The Wikimedia Foundation, the non-profit behind Wikipedia, has since refuted that there was no collaboration of any sort, saying in a blog that “Wikipedia and the Wikimedia Foundation did not collaborate on this stunt, as The North Face falsely claims.”

“In fact, what they did was akin to defacing public property, which is a surprising direction from The North Face. Their stated mission, ‘unchanged since 1966,’ is to “support the preservation of the outdoors’– a public good held in trust for all of us,” it added.

The North Face has since then apologized on Twitter and said that it has ended the promotion.
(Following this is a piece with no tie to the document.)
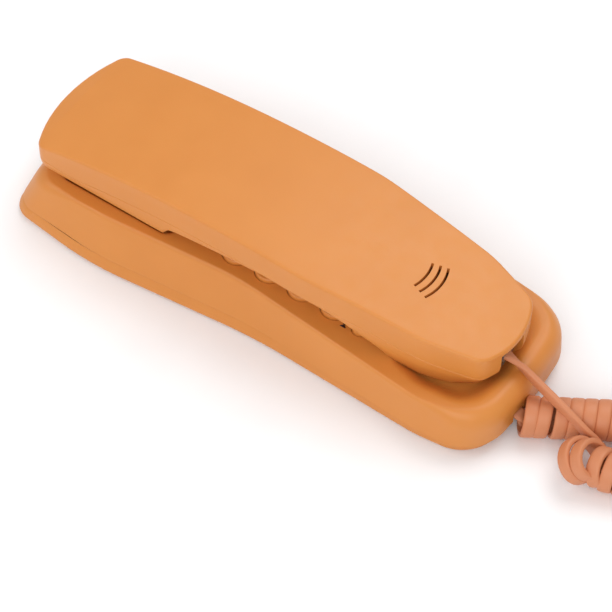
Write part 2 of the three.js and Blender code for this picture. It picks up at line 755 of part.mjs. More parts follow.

In an interview with The New York Times, the company pinned the blame on a lack of communication between the company and the local distributor in Brazil — which had approved the campaign.

The North Face said in response to Wikipedia‘s Tweet shown above says, “We believe deeply in @Wikipedia’s mission and apologize for engaging in activity inconsistent with those principles. Effective immediately, we have ended the campaign and moving forward, we’ll commit to ensuring that our teams and vendors are better trained on the site policies.”